begin
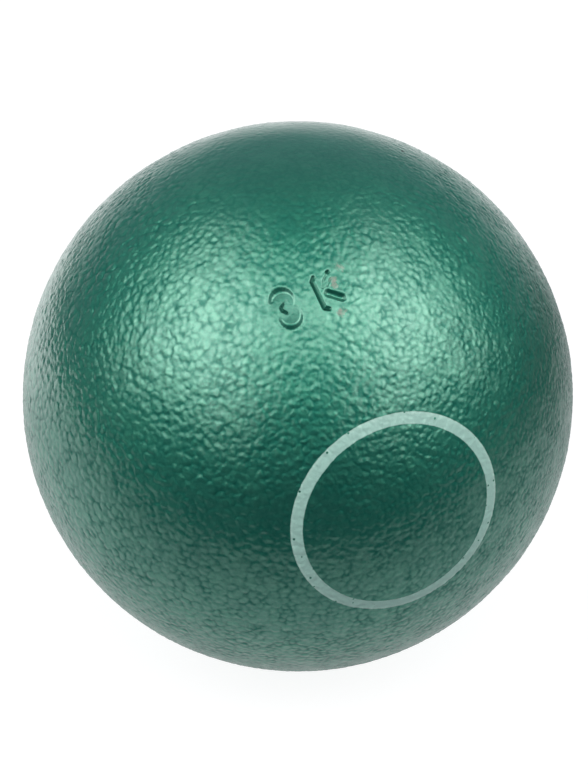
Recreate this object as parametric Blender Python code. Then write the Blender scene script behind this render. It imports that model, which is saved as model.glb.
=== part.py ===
"""A 3 kg shot for putting: a cast-iron ball whose mass is trimmed with lead behind a screw plug.

The origin is the ball's centre, +Z is up and +Y is the axis of the trim bore, whose mouth faces the back.
Every piece is turned about that axis, so its profile is a list of (radius, height) points in metres,
with the height measured from the ball's centre towards the mouth of the bore.
"""

from math import asin, cos, pi, radians, sin, sqrt, tan

import bmesh
import bpy

# The ball. Solid grey iron of this diameter, trimmed, weighs 3 kg.
BALL_DIAMETER = 0.093
BALL_SEGMENTS = 88
BALL_ARC_STEPS = 44

# The trim bore, drilled for an M16 thread and tapped at its mouth.
BORE_DIAMETER = 0.014
BORE_DEPTH = 0.036
DRILL_POINT_ANGLE = radians(118)
THREAD_DIAMETER = 0.016
THREAD_DEPTH = 0.013
THREAD_RUN_OUT = 0.001
MOUTH_CHAMFER = 0.0006
BORE_SEGMENTS = 56

# The plug, a slotted brass screw whose outer face is turned to the ball's radius.
PLUG_LENGTH = 0.0115
PLUG_SINK = 0.0002
PLUG_EDGE_BREAK = 0.0003
PLUG_LEAD_CHAMFER = 0.0012
PLUG_FACE_STEPS = 6
SLOT_WIDTH = 0.0025
SLOT_DEPTH = 0.0028

# The lead: a tamped slug that fills the bore, and thin discs that bring the shot to its mass.
DISC_COUNT = 3
DISC_THICKNESS = 0.0015
DISC_ROLLED_EDGE = 0.0004
PUNCH_DIAMETER = 0.010
PUNCH_PRINT_DEPTH = 0.0006

# Neighbouring pieces touch on the real shot. Here they stand this far apart.
CLEARANCE = 0.0003

MERGE = 0.00001
SHARP_EDGE = radians(25)

BALL_RADIUS = BALL_DIAMETER / 2
BORE_RADIUS = BORE_DIAMETER / 2
THREAD_RADIUS = THREAD_DIAMETER / 2
MOUTH_RADIUS = THREAD_RADIUS + MOUTH_CHAMFER
BORE_FLOOR = BALL_RADIUS - BORE_DEPTH
SHOULDER = BALL_RADIUS - THREAD_DEPTH
PLUG_INNER_END = BALL_RADIUS - PLUG_LENGTH


def clear_scene():
    for obj in list(bpy.data.objects):
        bpy.data.objects.remove(obj, do_unlink=True)


def finish(name, color, roughness, metallic):
    """A material with one even colour and gloss."""
    material = bpy.data.materials.new(name)
    material.use_nodes = True
    shader = material.node_tree.nodes["Principled BSDF"]
    shader.inputs["Base Color"].default_value = (*color, 1)
    shader.inputs["Roughness"].default_value = roughness
    shader.inputs["Metallic"].default_value = metallic
    return material


def add_axis(name):
    """An empty at the ball's centre whose own Z runs along the trim bore, towards the back."""
    axis = bpy.data.objects.new(name, None)
    axis.empty_display_size = BALL_RADIUS
    axis.rotation_euler = (-pi / 2, 0, 0)
    bpy.context.scene.collection.objects.link(axis)
    return axis


def add_object(name, mesh, axis, material):
    obj = bpy.data.objects.new(name, mesh)
    obj.data.materials.append(material)
    obj.parent = axis
    bpy.context.scene.collection.objects.link(obj)
    return obj


def sphere_height(radius, at):
    """How high a sphere of this radius about the ball's centre stands at the distance 'at' from the axis."""
    return sqrt(radius * radius - at * at)


def sphere_arc(radius, start, end, steps):
    """Points on a sphere about the ball's centre, from one angle off the axis to another."""
    angles = [start + (end - start) * step / steps for step in range(steps + 1)]
    return [(radius * sin(angle), radius * cos(angle)) for angle in angles]


def drill_point(radius):
    """How deep the cone is that a twist drill of this radius leaves."""
    return radius / tan(DRILL_POINT_ANGLE / 2)


def turned(name, profile, segments, axis, material):
    """A solid of revolution. The profile starts and ends on the axis, and comes down its outer side."""
    mesh = bpy.data.meshes.new(name)
    shape = bmesh.new()
    points = [shape.verts.new((radius, 0, height)) for radius, height in profile]
    for first, second in zip(points, points[1:]):
        shape.edges.new((first, second))
    shape.to_mesh(mesh)
    shape.free()
    obj = add_object(name, mesh, axis, material)
    screw = obj.modifiers.new("turning", "SCREW")
    screw.axis = "Z"
    screw.steps = segments
    screw.render_steps = segments
    screw.use_merge_vertices = True
    screw.merge_threshold = MERGE
    screw.use_smooth_shade = True
    return obj


def make_solid(obj):
    """Applies the object's modifiers, so that its edges can be shaded and cut."""
    graph = bpy.context.evaluated_depsgraph_get()
    mesh = bpy.data.meshes.new_from_object(obj.evaluated_get(graph))
    obj.modifiers.clear()
    obj.data = mesh
    mesh.shade_smooth()
    mesh.set_sharp_from_angle(angle=SHARP_EDGE)


def ball_profile():
    """Up the wall of the bore from its drilled floor, over the chamfered mouth and round the ball."""
    mouth_angle = asin(MOUTH_RADIUS / BALL_RADIUS)
    mouth_height = sphere_height(BALL_RADIUS, MOUTH_RADIUS)
    bore = [
        (0, BORE_FLOOR - drill_point(BORE_RADIUS)),
        (BORE_RADIUS, BORE_FLOOR),
        (BORE_RADIUS, SHOULDER),
        (THREAD_RADIUS, SHOULDER + THREAD_RUN_OUT),
        (THREAD_RADIUS, mouth_height - MOUTH_CHAMFER),
    ]
    return bore + sphere_arc(BALL_RADIUS, mouth_angle, pi, BALL_ARC_STEPS)


def plug_profile():
    """From the middle of the domed face, over its broken edge, down the side and round the lead chamfer."""
    face_radius = BALL_RADIUS - PLUG_SINK
    side = THREAD_RADIUS - CLEARANCE
    face_edge = side - PLUG_EDGE_BREAK
    face = sphere_arc(face_radius, 0, asin(face_edge / face_radius), PLUG_FACE_STEPS)
    edge_height = sphere_height(face_radius, face_edge) - PLUG_EDGE_BREAK
    return face + [
        (side, edge_height),
        (side, PLUG_INNER_END + PLUG_LEAD_CHAMFER),
        (side - PLUG_LEAD_CHAMFER, PLUG_INNER_END),
        (0, PLUG_INNER_END),
    ]


def disc_profile(top):
    """A punched lead disc. Its upper edge is rolled over by the punch, its lower edge is square."""
    radius = BORE_RADIUS - CLEARANCE
    return [
        (0, top),
        (radius - DISC_ROLLED_EDGE, top),
        (radius, top - DISC_ROLLED_EDGE),
        (radius, top - DISC_THICKNESS),
        (0, top - DISC_THICKNESS),
    ]


def slug_profile(top):
    """The tamped slug: the print of the round punch on top, and below it the shape of the drilled floor."""
    radius = BORE_RADIUS - CLEARANCE
    punch_radius = PUNCH_DIAMETER / 2
    floor = BORE_FLOOR + CLEARANCE
    return [
        (0, top - PUNCH_PRINT_DEPTH),
        (punch_radius, top - PUNCH_PRINT_DEPTH),
        (punch_radius + PUNCH_PRINT_DEPTH, top),
        (radius, top),
        (radius, floor),
        (0, floor - drill_point(radius)),
    ]


def add_slot_cutter(axis):
    """The saw that cuts the plug's slot: a bar right across its face."""
    cutter_top = BALL_RADIUS + SLOT_DEPTH
    slot_floor = BALL_RADIUS - PLUG_SINK - SLOT_DEPTH
    mesh = bpy.data.meshes.new("slot_cutter")
    shape = bmesh.new()
    bmesh.ops.create_cube(shape, size=1)
    size = (THREAD_DIAMETER * 1.5, SLOT_WIDTH, cutter_top - slot_floor)
    bmesh.ops.scale(shape, vec=size, verts=shape.verts)
    bmesh.ops.translate(shape, vec=(0, 0, (cutter_top + slot_floor) / 2), verts=shape.verts)
    shape.to_mesh(mesh)
    shape.free()
    cutter = bpy.data.objects.new("slot_cutter", mesh)
    cutter.parent = axis
    cutter.hide_render = True
    cutter.display_type = "WIRE"
    bpy.context.scene.collection.objects.link(cutter)
    return cutter


def cut(obj, cutter):
    modifier = obj.modifiers.new(cutter.name, "BOOLEAN")
    modifier.operation = "DIFFERENCE"
    modifier.solver = "EXACT"
    modifier.object = cutter


def build_ball(axis):
    enamel = finish("hammered_green_enamel", (0.045, 0.22, 0.165), 0.3, 0.5)
    ball = turned("ball_casting", ball_profile(), BALL_SEGMENTS, axis, enamel)
    make_solid(ball)


def build_lead(axis):
    lead = finish("soft_lead", (0.20, 0.21, 0.23), 0.55, 1.0)
    top = PLUG_INNER_END - CLEARANCE
    for number in range(DISC_COUNT, 0, -1):
        disc = turned(f"trim_disc_{number}", disc_profile(top), BORE_SEGMENTS, axis, lead)
        make_solid(disc)
        top -= DISC_THICKNESS + CLEARANCE
    make_solid(turned("lead_slug", slug_profile(top), BORE_SEGMENTS, axis, lead))


def build_plug(axis):
    brass = finish("turned_brass", (0.62, 0.43, 0.16), 0.3, 1.0)
    plug = turned("trim_plug", plug_profile(), BORE_SEGMENTS, axis, brass)
    make_solid(plug)
    cut(plug, add_slot_cutter(axis))


clear_scene()
bore_axis = add_axis("trim_bore_axis")
bpy.context.view_layer.update()
build_ball(bore_axis)
build_lead(bore_axis)
build_plug(bore_axis)
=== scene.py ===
"""A 3 kg putting shot: hammered green enamel over cast iron, stamped 3 K, closed behind by a brass trim plug.

Metres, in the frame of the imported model: the origin is the ball's centre, +Z is up and the trim bore opens
at +Y.
"""

from math import atan2, cos, pi, radians, sin, sqrt, tan

import bmesh
import bpy
import numpy as np
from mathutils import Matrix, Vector, noise
from mathutils.kdtree import KDTree


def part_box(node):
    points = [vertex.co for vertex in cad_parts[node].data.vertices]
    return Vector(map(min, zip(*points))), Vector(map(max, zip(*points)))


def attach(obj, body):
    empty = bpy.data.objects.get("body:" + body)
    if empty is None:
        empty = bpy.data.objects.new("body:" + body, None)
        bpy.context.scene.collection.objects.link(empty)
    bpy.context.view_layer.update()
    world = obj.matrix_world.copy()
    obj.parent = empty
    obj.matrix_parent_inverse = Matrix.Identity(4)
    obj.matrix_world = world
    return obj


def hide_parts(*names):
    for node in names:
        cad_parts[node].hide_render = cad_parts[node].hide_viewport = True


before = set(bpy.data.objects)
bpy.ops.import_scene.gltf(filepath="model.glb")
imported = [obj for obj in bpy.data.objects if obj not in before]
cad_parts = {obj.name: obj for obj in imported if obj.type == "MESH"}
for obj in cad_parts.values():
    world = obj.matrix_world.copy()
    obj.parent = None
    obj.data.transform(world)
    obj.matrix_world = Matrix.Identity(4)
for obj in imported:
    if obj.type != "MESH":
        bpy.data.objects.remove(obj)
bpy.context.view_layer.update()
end
# Exercise requirements:
Exactly as they appear, please write out the lines from the opening of the listing above down to the line containing "a screw plug.", with both end lines included.

# Correct result:
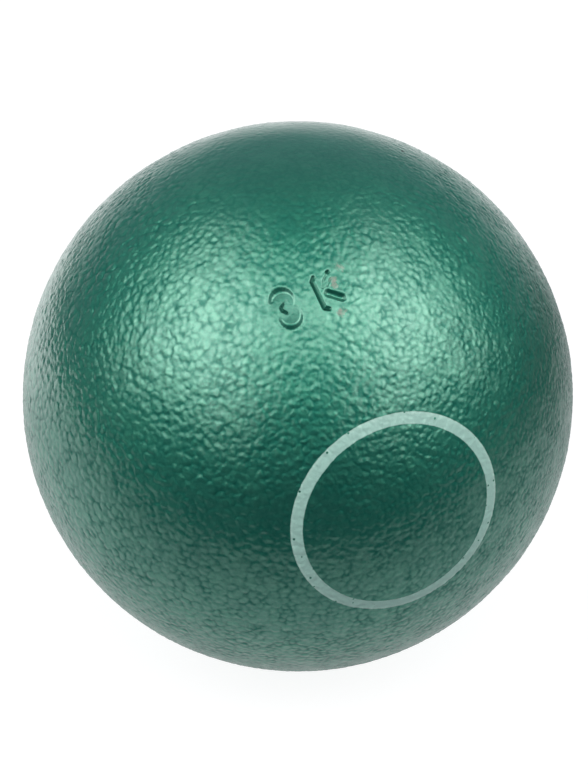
Recreate this object as parametric Blender Python code. Then write the Blender scene script behind this render. It imports that model, which is saved as model.glb.
=== part.py ===
"""A 3 kg shot for putting: a cast-iron ball whose mass is trimmed with lead behind a screw plug.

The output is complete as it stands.